The condition that the edge sum must have the opposite sign of the handles's side was found by observation and is not backed up by mathematical proof. We should watch this carefully to make sure that no false negatives are reported by the condition.

[lehni]

@iconexperience thank you for the impressive work on this, and taking the time to do such a detailed write-down!

It is moments like these that make me really happy to be working on open-source software. :smile:

I shall implement this new approach in the coming days! :+1: :+1: :+1:

[iconexperience]

@lehni I had the feeling that the solution is very good, but difficult to understand with the provided information. So I decided it would be worth taking some time and write a summary that we can link to from the code.

For this issue I will either write a new implementation of the solution and post it here or directly create a pull request. Maybe you can first look at the other boolean-related issues and see if anything can be closed. I am a bit surprised that we still have so many issues open, while I can hardly find any test cases that fail. Maybe we have more open issues that failing test cases :smile:

[lehni]

Yes that's the case for sure! The reason is that I'm still busy traveling, in Mexico City right now, back in the office in a week : ) But I also don't have this fix here in place yet, so I am getting more failing tests than you probably.

[iconexperience]

Just take your time, I am in no hurry at all. If we have a working boolean implementation by the end of the year, it would be great. I just kept posting examples and ideas because I could feel that you were in the zone.

[lehni]

I'd like to get there earlier, if possible. Until when do you think you'll have the PR ready for this issue? (no pressure, of course)

[iconexperience]

@lehni Thanks for merging. The change suggested in #784 is now the only difference between my codebase and the current boolean-fix branch. There are one or two glitches remaining, but I have to work really hard to provoke them.

[lehni]

I have just committed that change in #784. Now cleaning up code a bit. Which are the remaining glitches again?

[iconexperience]

One remaining glitch is Example 10 in #784.

[lehni]

Check the commit message in 12311535533a700cfd620f0531f7002e183e39a0 for some explanations of the clean-ups.

[lehni]

One question:

You write if there is no inflection point, the curve may have a self-intersection, and then we search for velocity extrema as potential split parameters. Could rootCount there ever be 0, leading to unexpected results since we would split at an undefined tSplit? Should we return locations; in case rootCount is 0?

[lehni]

I am also wondering if we should add these things as methods to curve:

• Curve.hasInflectionPoint()
• Curve.getVelocityExtrema()

etc.

[iconexperience]

Regarding first question, maybe this could happen if we search the interval 0...1 and the extremum is outside that interval. Anyway, making sure an extremum exists would not hurt I guess.
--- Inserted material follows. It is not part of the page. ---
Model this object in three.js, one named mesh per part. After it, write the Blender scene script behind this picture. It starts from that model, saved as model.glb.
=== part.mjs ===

Regarding the second question: More useful would be Curve.getInflectionPoints(), but that would require more calculation. And I am not sure if anyone but us is really looking for velocity extrema. Maybe as a non-public function?

[lehni]

I guess we can leave it this way for now and then see what's required in both places once we start adding curve offsetting / stroke expansion functionality, right?

[iconexperience]

Right!

[deanm]

A note after having just came across this discussion (I'm not a paper.js user). There is an established projective geometry method of cubic Bézier classification (serpentine, cusp, loop... quadratic, line, point), covered in detail in Jim Blinn's Notation, Notation, Notation:

http://www.amazon.com/gp/product/1558608605

It is part of the pre-processing in the Loop Blinn GPU rasterization algorithm of cubic Bézier curves.
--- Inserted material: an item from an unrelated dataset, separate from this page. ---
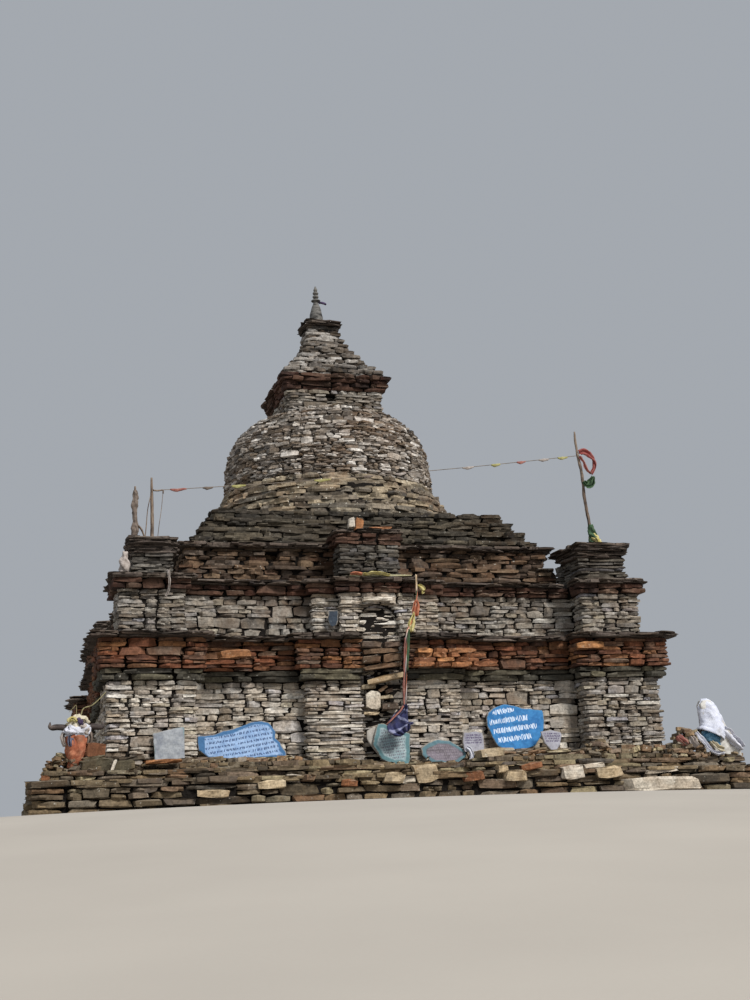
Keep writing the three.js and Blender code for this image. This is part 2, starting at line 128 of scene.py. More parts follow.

http://http.developer.nvidia.com/GPUGems3/gpugems3_ch25.html http://research.microsoft.com/en-us/um/people/cloop/LoopBlinn05.pdf

Be careful there are some errors in the GPU Gems article:

http://research.microsoft.com/en-us/um/people/cloop/ErrataGPUGems3.pdf

As covered in the above you can directly solve for the two t values at the point of self intersection by finding the two roots of a quadratic equation. This approach is more direct and avoids having to solve a cubic equation as is done in the current code.
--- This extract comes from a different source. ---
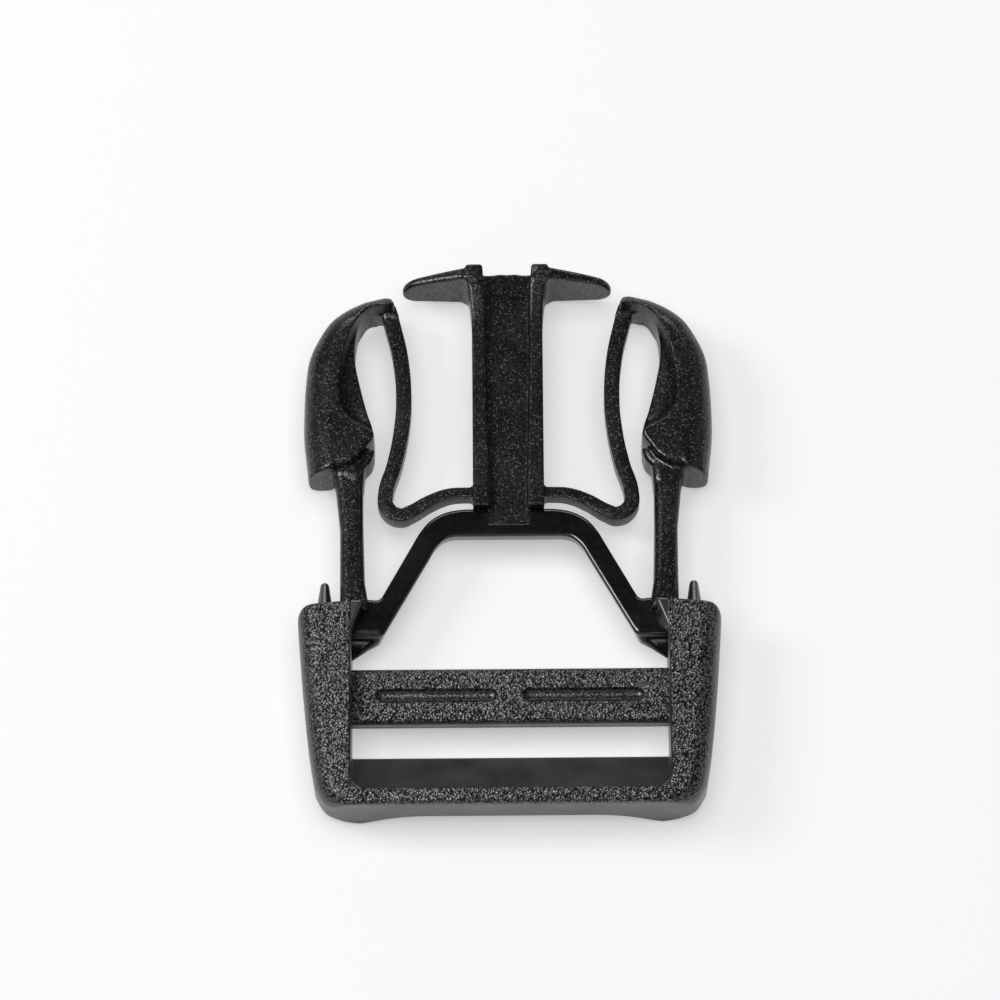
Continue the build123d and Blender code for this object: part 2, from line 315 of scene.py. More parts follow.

A good reference is Kenneth Russell's webkit implementation of Loop Blinn:

https://bugs.webkit.org/show_bug.cgi?id=44729 https://bugs.webkit.org/attachment.cgi?id=65655&action=diff

Another is Skia's GPU backend:

https://skia.googlesource.com/skia.git/+/a1f4fa72303492e3ce496d9eae529dce6d592026/src/gpu/GrPathUtils.cpp#717 https://skia.googlesource.com/skia.git/+/a1f4fa72303492e3ce496d9eae529dce6d592026/src/core/SkGeometry.cpp#571

[lehni]

@deanm thanks a lot for writing this! @iconexperience would you like to have a look at this, and see how we can benefit from it?

[lehni]

@iconexperience check out the new code based on Loop and Blinn here, which largely simplified the handling of self-intersection: e7b53c8a227418c44c1afea3c6f5f7e1493b4ff2

It doesn't break any of my tests, but perhaps you should test against your code as well.

[iconexperience]

@lehni I have been following the discussion but had no time to contribute. Also, I was wandering what the whole point was until I saw this eye opener. I will test as soon as I can. Anyway, amazing stuff!